Makna perang adalah perang berulang kali ditegaskan oleh Allah dalam beberapa kesempatan. Misalnya, dalam surah Ali Imran ayat 195, Allah berfirman, “… yang berperang dan yang terbunuh, pasti akan Aku hapus kesalahan mereka dan pasti Aku masukkan mereka ke dalam surga...” Dan dalam surah at-Taubah ayat 111, Allah berkata, “Sesungguhnya Allah membeli dari orang-orang mukmin, baik diri maupun harta mereka dengan memberikan surga untuk mereka. Mereka berperang di jalan Allah; sehingga mereka membunuh atau terbunuh …” Contoh wahyu Allah lainnya bisa dibaca dalam QS al-Fath: 17; QS al-Baqarah: 216; QS an-Nisa: 74 atau QS at-Taubah: 38.

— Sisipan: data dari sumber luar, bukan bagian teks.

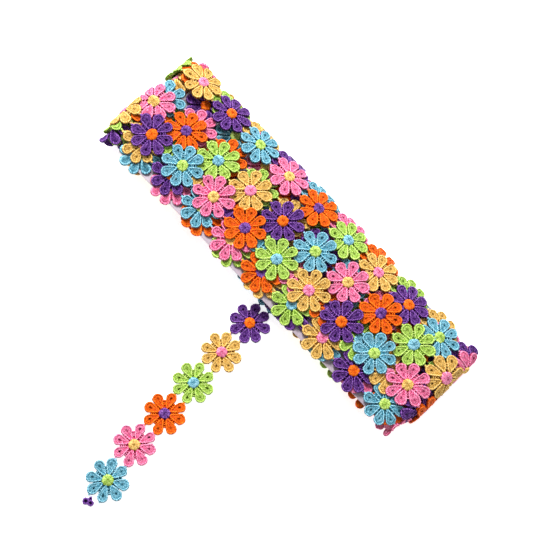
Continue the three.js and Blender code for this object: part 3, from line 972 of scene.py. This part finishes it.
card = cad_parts["card"]
card.data.materials.clear()
card.data.materials.append(paperboard())
print("card wears", card.data.materials[0].name)

# %% [markdown]
# ## Table and light
#
# The photograph was taken on white, with soft light all round and a little more from above. A plain
# white table, a pale sky and one large lamp do the same: the sky fills the shadows, and the lamp is big
# enough that they stay soft. The table glows a little, so that it stays white where the roll shades it.

# %% Table, sky and lamp
TABLE_GLOW = 0.68
TABLE_SIZE = 2.0
TABLE_ROUGHNESS = 0.9
LAMP_PLACE = (-0.8, 0.45, 1.05)
LAMP_SIZE = 0.5
LAMP_WATTS = 32.0
SKY_STRENGTH = 0.5
WHITE = (1.0, 1.0, 1.0, 1.0)


def add_table():
    """A plain white surface under the roll."""
    bm = bmesh.new()
    bmesh.ops.create_grid(bm, x_segments=1, y_segments=1, size=TABLE_SIZE)
    mesh = bpy.data.meshes.new("table")
    bm.to_mesh(mesh)
    bm.free()
    material, tree, shader = new_material("matt_white_board")
    shader.inputs["Base Color"].default_value = linear("#fbfbfb")
    shader.inputs["Roughness"].default_value = TABLE_ROUGHNESS
    shader.inputs["Emission Color"].default_value = WHITE
    shader.inputs["Emission Strength"].default_value = TABLE_GLOW
    mesh.materials.append(material)
    table = bpy.data.objects.new("table", mesh)
    bpy.context.scene.collection.objects.link(table)


def add_lamp(name, place, size, watts):
    """A square soft lamp that points at the middle of the roll."""
    data = bpy.data.lights.new(name, "AREA")
    data.size = size
    data.energy = watts
    lamp = bpy.data.objects.new(name, data)
    lamp.location = place
    lamp.rotation_euler = (CAMERA_TARGET - Vector(place)).to_track_quat("-Z", "Y").to_euler()
    bpy.context.scene.collection.objects.link(lamp)


add_table()
add_lamp("main_lamp", LAMP_PLACE, LAMP_SIZE, LAMP_WATTS)
world = bpy.data.worlds.new("pale_sky")
world.use_nodes = True
world.node_tree.nodes["Background"].inputs["Color"].default_value = WHITE
world.node_tree.nodes["Background"].inputs["Strength"].default_value = SKY_STRENGTH
bpy.context.scene.world = world
bpy.context.scene.view_settings.view_transform = "Standard"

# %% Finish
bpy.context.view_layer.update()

Dari kutipan-kutipan wahyu Allah di atas terlihat jelas perintah perang dalam QS at-Taubah ayat 29 di atas tidak bisa dimaknai dengan tafsiran baru. Perang yang dimaksud adalah sungguh perang, dimana orang yang berperang akan membunuh, dibunuh atau terbunuh. Dan perintah ini merupakan perintah bagi umat islam. Pemaknaan lain tentulah tidak sesuai dengan kehendak Allah. Pemaknaan seperti itu jelas-jelas hanya untuk menyelamatkan pandangan “Agama mengajarkan kebaikan”, bukannya melaksanakan perintah Allah. Karena itu, dapatlah dikatakan bahwa kaum teroris sudah sesuai pada jalan Allah, karena mereka sungguh-sungguh melakukan kehendak Allah.

DEMIKIANLAH kajian atas wahyu Allah dalam surah at-Taubah ayat 29. Dengan kajian ini, satu kesimpulan dasar yang bisa diambil adalah tidak ada kedamaian dalam islam karena islam bukanlah agama kasih, tetapi agama perang.